» **EXERCISE BRIEF**
From the entries below, reproduce exactly the line containing "from mathutils import Matrix, Vector", the line containing "obj.parent = empty", and every line in between, with nothing added.
* BEGIN *
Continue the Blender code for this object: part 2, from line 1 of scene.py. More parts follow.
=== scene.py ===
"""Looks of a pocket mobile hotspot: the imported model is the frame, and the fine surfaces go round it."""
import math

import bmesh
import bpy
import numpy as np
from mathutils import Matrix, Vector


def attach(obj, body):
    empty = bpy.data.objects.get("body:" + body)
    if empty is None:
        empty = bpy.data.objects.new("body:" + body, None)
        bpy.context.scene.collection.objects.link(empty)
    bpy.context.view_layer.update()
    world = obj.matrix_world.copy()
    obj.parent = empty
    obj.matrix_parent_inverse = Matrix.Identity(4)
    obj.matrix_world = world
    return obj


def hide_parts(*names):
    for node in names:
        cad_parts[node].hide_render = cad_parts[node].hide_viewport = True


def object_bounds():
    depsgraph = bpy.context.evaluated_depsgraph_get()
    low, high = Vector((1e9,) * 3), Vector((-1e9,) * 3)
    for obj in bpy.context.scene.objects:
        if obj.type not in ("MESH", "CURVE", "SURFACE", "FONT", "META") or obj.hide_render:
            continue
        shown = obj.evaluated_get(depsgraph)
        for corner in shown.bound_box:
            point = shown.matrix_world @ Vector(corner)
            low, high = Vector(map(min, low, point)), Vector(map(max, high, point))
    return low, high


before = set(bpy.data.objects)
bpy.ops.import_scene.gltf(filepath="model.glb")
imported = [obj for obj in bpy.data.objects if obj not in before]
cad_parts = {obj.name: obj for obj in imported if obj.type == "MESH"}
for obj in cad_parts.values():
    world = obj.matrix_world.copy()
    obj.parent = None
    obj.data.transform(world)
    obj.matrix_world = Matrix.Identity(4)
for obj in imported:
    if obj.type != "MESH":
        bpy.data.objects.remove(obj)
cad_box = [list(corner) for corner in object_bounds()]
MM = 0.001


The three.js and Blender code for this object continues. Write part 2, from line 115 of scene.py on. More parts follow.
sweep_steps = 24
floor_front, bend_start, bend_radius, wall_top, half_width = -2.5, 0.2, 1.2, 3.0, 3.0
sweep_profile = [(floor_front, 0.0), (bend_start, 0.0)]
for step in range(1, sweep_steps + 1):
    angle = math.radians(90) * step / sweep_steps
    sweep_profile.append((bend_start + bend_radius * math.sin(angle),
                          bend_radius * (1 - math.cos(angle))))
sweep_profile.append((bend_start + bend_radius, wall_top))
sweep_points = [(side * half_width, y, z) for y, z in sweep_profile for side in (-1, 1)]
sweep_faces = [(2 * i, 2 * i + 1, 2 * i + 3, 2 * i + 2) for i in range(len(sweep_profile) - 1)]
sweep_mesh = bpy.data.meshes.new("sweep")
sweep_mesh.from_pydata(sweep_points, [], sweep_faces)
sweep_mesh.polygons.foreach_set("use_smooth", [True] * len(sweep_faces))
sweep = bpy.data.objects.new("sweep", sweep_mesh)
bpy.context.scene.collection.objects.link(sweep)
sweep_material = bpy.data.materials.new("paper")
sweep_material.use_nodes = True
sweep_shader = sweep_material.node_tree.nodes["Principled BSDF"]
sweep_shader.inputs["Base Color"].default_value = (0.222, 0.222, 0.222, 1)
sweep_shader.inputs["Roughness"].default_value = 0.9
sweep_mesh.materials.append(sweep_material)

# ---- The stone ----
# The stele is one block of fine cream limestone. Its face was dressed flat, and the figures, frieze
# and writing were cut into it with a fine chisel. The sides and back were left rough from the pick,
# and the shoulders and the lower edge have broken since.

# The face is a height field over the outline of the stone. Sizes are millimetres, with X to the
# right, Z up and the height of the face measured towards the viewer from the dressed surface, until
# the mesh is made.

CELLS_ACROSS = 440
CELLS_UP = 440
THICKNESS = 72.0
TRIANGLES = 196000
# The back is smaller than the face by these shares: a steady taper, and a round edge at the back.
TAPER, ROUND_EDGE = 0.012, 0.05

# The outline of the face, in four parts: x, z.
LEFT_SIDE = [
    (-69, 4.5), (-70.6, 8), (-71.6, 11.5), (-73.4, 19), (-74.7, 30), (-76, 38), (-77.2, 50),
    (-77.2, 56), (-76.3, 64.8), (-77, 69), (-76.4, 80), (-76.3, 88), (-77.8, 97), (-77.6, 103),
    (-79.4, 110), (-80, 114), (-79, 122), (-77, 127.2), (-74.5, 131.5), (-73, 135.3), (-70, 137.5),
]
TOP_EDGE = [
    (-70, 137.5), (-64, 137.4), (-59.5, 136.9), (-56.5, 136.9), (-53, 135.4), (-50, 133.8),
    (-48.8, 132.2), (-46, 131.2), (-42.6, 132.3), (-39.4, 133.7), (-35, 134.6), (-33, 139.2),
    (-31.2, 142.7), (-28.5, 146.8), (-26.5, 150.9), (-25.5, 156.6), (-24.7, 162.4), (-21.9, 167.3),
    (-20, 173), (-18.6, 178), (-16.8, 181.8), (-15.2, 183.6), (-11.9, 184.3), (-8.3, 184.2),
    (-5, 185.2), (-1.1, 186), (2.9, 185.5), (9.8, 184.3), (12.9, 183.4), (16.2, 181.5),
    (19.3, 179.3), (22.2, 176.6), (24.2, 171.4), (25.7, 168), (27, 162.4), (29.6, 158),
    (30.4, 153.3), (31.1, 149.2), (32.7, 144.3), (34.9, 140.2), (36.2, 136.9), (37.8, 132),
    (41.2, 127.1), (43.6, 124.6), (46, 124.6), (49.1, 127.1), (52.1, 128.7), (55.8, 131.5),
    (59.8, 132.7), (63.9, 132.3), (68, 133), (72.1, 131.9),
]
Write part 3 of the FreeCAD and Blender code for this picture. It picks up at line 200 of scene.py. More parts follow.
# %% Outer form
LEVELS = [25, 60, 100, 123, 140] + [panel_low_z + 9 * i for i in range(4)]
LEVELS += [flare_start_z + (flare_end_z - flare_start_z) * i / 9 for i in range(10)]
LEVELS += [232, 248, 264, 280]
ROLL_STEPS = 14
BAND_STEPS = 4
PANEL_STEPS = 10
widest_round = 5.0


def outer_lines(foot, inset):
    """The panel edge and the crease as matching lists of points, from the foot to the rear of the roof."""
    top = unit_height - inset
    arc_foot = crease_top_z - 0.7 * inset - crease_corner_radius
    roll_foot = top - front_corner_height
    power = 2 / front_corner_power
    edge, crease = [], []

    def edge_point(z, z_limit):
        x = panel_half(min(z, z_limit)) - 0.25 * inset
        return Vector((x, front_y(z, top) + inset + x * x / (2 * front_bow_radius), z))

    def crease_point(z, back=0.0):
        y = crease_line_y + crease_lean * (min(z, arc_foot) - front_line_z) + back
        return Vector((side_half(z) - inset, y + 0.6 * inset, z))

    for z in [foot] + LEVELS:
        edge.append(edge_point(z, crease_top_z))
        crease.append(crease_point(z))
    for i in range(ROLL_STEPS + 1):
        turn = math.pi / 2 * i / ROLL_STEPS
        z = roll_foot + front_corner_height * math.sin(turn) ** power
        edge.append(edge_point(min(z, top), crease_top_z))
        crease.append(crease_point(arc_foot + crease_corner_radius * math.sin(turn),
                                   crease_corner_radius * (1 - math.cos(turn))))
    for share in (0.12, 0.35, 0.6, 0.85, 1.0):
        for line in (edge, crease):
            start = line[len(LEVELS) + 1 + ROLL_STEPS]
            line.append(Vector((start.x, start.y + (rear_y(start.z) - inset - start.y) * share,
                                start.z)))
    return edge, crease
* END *
» **FINISHED ANSWER**
from mathutils import Matrix, Vector


def attach(obj, body):
    empty = bpy.data.objects.get("body:" + body)
    if empty is None:
        empty = bpy.data.objects.new("body:" + body, None)
        bpy.context.scene.collection.objects.link(empty)
    bpy.context.view_layer.update()
    world = obj.matrix_world.copy()
    obj.parent = empty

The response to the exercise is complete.